Nostalgia: Denis leaves legacy of iconic pictures
Staff photographer Denis Minihane retired after 47 years with The Cork Examiner, The Evening Echo, now The Irish Examiner and The Echo titles. PIc Larry Cummins





Staff photographer Denis Minihane retired after 47 years with The Cork Examiner, The Evening Echo, now The Irish Examiner and The Echo titles. PIc Larry Cummins
THIS week The Echo and the Irish Examiner bade a fond farewell to a dear colleague and friend who retired after multi-award-winning career which spanned almost a half-century.
Photographer Denis Minihane began working in the dark room of the then Cork Examiner at the age of 17, in 1976, going on to have a career in which he took an estimated half-million pictures.
Speaking in the newspapers’ offices this week, the Skibbereen native looked back at just a few of the photographs which came to define his career, saying of the job he loved: “No two days were ever the same”.

In 1979 he covered the Whiddy Island disaster, when the oil tanker Betelgeuse exploded in Bantry Bay, claiming the lives of 50 people, with a Dutch diver dying during the later salvage operation. In 1999, he photographed the funeral of former taoiseach Jack Lynch, getting up the Merchant’s Quay shopping centre roof to capture the scale of the cortege, setting off the centre’s alarms in the process.

In late 1986, the MV Kowloon Bridge ran aground on the Stags Rocks of the West Cork shore. It was a family affair as Denis headed out with his father, Mick, and his sister Anne, both photographers, on a fishing trawler — “it was pretty rough, force six, force seven, but we were determined; he was an able fisherman, so he knew what he was doing”.

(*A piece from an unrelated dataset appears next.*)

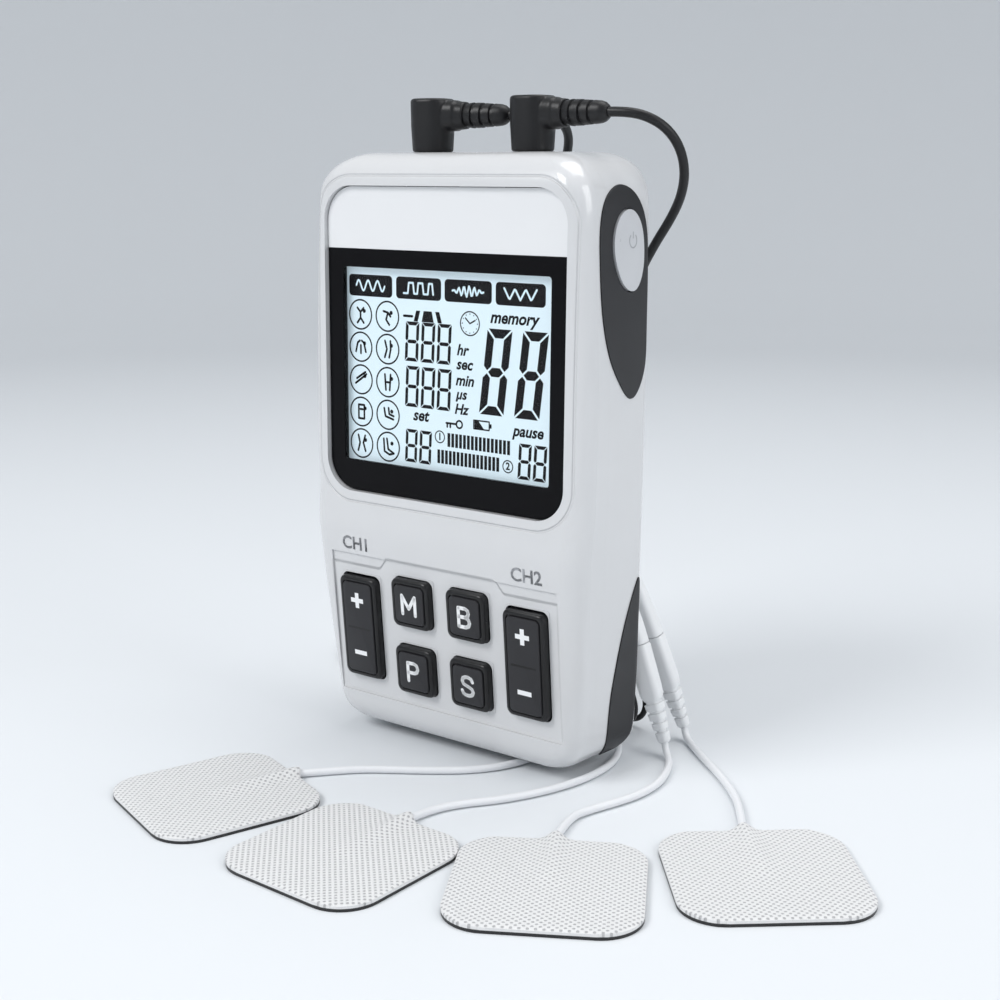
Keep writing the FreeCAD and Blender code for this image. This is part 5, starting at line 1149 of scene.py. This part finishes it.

In eerie, low cloud cover, they got their photos and got out as quickly as they could, he said, just as the ship broke apart.
“It was so rough that two people had to hold me as I was taking the photographs, and then Anne was taking the photographs and we were holding Anne, you couldn’t stand.”
In 1991, he covered the release of the Birmingham Six at the Old Bailey in London. Needing an advantage in the crush of photographers, he purchased a seven-foot ladder, bringing it across London sticking out the front passenger window of a cab. He later left the ladder with his sister-in-law in London. She still has it, he said.

He covered the visit of Pope John Paul II to Ireland in 1979, and the pontiff’s funeral in 2005 when about four million mourners flocked to Rome.
In 1996 he photographed Mother Teresa, now St Mother Teresa, as she arrived at Cork Airport for a visit to Blarney, just a year before her death. Years earlier in Rome, at Cahal Daly’s creation as a cardinal, Denis had literally bumped into her, only realising later who she was.
It was a transgression he felt she must have forgiven, as she presented him with a miraculous medal during her time in Cork.
Perhaps the most famous of Denis’s photographs was a picture of victims of the 1985 Air India disaster, in which all 329 passengers had died, lying in a makeshift morgue in the then Cork Regional Hospital.

Captured through an open window, as a net curtain flapped open in the breeze, the image captured some of the scale and human cost of the disaster. The printing of the Cork Examiner was held back that night so the world exclusive picture could run on the front page, and the photograph was later syndicated around the world.
Gráinne McGuinness, editor of The Echo, said it been a pleasure and an honour to work with Denis, describing him as “an absolutely brilliant colleague”.
“Everybody who has worked with you has found you a pleasure to deal with, [for] your warmth, your courtesy, your professionalism,” Ms McGuinness told him.